_Set exercise_. Reproduce only the lines of the material below that start at the line containing "under the plant." and stop at the line containing "low, high = Vector((1e9,)". Keep both end lines.
### Material for this task
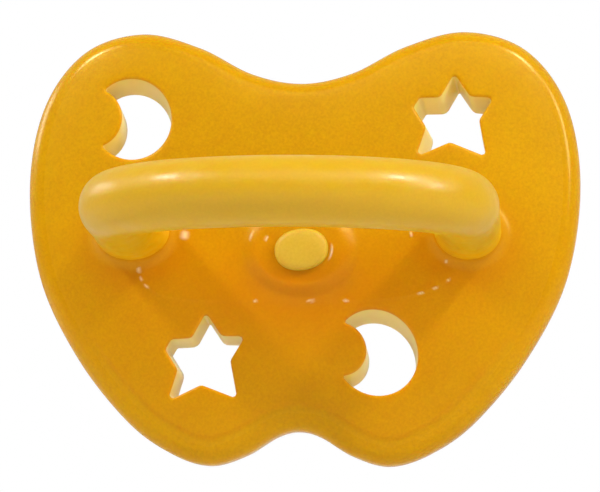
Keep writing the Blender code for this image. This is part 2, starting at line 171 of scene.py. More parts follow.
######
### Material for this task
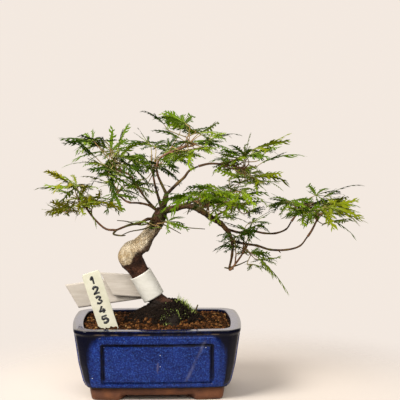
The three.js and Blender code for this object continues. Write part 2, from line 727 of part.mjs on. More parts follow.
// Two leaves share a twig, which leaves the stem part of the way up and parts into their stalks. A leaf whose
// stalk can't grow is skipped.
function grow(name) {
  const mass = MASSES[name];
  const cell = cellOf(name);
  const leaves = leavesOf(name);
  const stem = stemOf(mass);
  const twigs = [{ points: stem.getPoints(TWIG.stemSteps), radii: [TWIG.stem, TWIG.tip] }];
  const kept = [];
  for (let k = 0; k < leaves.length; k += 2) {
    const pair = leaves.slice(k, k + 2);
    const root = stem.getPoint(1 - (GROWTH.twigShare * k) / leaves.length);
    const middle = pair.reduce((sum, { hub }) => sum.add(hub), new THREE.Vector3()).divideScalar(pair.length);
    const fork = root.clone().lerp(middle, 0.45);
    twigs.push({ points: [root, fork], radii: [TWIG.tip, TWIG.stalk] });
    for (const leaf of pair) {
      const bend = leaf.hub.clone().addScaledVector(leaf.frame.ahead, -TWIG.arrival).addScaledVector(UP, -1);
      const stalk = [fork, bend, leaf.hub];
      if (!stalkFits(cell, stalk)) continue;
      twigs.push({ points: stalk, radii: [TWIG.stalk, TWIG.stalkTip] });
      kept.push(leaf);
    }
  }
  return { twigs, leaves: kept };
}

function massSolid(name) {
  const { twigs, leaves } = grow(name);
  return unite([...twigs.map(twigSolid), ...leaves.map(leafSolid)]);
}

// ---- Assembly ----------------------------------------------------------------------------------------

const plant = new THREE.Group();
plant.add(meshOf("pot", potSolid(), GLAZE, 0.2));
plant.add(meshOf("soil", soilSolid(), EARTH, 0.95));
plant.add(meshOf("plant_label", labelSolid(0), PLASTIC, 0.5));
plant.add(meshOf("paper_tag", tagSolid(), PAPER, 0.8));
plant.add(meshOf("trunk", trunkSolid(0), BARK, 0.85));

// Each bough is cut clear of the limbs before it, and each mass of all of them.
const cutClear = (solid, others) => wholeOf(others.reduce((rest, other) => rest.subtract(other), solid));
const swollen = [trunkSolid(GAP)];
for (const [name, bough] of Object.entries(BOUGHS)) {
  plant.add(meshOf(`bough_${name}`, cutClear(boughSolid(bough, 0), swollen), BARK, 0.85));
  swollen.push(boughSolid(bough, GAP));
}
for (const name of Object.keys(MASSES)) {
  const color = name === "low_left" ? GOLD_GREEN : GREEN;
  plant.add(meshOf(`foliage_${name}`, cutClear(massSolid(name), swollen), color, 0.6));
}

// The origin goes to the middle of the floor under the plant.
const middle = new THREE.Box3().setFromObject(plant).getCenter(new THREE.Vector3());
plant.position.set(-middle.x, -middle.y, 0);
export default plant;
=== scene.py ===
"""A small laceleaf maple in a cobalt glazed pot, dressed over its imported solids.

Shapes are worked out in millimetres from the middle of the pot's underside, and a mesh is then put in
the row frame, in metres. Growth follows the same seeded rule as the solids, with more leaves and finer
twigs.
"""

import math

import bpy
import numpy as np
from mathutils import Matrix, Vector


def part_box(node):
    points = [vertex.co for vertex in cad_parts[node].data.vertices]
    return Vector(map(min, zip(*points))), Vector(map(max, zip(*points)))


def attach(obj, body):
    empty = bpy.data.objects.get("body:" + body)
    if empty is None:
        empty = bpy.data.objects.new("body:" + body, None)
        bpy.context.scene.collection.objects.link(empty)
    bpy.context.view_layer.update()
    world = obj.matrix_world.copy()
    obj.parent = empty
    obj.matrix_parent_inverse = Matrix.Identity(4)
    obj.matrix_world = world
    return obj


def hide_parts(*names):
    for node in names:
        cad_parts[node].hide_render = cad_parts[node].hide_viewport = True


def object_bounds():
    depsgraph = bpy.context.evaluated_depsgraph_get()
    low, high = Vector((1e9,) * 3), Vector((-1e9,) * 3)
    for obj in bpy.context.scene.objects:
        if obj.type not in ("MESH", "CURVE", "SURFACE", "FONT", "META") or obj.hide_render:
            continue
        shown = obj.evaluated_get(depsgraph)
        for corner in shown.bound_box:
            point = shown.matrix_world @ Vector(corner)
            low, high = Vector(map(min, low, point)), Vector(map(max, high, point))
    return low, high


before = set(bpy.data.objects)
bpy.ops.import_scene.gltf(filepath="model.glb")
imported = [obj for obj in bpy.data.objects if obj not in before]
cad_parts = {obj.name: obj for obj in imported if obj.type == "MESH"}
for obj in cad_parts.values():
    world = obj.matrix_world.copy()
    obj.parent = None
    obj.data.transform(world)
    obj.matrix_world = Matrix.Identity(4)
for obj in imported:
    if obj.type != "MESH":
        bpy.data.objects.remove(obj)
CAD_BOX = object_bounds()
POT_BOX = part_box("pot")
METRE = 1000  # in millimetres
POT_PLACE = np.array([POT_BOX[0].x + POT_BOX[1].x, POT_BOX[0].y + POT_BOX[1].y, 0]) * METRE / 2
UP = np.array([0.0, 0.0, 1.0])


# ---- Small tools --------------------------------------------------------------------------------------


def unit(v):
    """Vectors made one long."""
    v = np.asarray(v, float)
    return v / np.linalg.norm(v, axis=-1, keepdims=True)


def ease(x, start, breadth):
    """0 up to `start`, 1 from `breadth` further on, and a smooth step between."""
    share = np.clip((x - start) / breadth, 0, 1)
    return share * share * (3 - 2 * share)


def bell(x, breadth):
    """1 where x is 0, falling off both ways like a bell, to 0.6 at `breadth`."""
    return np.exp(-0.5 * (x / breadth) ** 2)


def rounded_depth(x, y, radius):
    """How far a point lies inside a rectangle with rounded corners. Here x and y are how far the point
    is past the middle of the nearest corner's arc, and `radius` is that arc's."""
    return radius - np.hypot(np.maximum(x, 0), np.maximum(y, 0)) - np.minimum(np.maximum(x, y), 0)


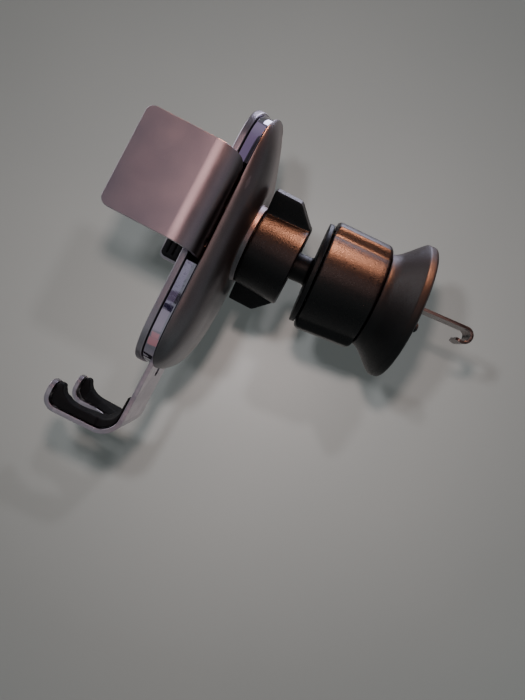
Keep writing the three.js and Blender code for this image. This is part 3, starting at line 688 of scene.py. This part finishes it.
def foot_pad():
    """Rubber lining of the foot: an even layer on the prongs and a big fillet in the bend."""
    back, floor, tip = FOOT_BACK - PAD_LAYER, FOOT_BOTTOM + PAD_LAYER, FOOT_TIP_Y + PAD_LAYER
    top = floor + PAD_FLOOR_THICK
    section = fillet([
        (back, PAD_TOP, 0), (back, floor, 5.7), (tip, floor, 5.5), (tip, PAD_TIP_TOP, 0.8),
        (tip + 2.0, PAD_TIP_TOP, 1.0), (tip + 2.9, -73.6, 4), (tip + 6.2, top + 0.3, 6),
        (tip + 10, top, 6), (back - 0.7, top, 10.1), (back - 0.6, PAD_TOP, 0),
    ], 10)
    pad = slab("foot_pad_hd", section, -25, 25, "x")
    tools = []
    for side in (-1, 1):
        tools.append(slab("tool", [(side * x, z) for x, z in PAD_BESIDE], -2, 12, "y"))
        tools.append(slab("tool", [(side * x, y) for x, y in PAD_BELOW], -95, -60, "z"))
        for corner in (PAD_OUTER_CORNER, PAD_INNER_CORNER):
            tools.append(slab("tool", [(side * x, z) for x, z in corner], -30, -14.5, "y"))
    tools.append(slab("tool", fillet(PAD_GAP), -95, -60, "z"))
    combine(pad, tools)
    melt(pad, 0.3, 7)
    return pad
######
### Material for this task
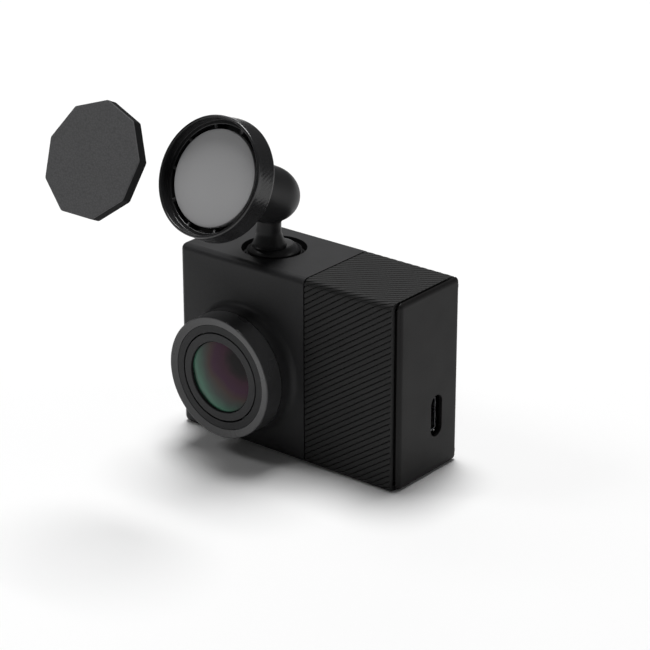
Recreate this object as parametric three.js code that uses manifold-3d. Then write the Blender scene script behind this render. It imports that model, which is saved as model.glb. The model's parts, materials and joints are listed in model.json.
######
_Reply_.
// The origin goes to the middle of the floor under the plant.
const middle = new THREE.Box3().setFromObject(plant).getCenter(new THREE.Vector3());
plant.position.set(-middle.x, -middle.y, 0);
export default plant;
=== scene.py ===
"""A small laceleaf maple in a cobalt glazed pot, dressed over its imported solids.

Shapes are worked out in millimetres from the middle of the pot's underside, and a mesh is then put in
the row frame, in metres. Growth follows the same seeded rule as the solids, with more leaves and finer
twigs.
"""

import math

import bpy
import numpy as np
from mathutils import Matrix, Vector


def part_box(node):
    points = [vertex.co for vertex in cad_parts[node].data.vertices]
    return Vector(map(min, zip(*points))), Vector(map(max, zip(*points)))


def attach(obj, body):
    empty = bpy.data.objects.get("body:" + body)
    if empty is None:
        empty = bpy.data.objects.new("body:" + body, None)
        bpy.context.scene.collection.objects.link(empty)
    bpy.context.view_layer.update()
    world = obj.matrix_world.copy()
    obj.parent = empty
    obj.matrix_parent_inverse = Matrix.Identity(4)
    obj.matrix_world = world
    return obj


def hide_parts(*names):
    for node in names:
        cad_parts[node].hide_render = cad_parts[node].hide_viewport = True


def object_bounds():
    depsgraph = bpy.context.evaluated_depsgraph_get()
    low, high = Vector((1e9,) * 3), Vector((-1e9,) * 3)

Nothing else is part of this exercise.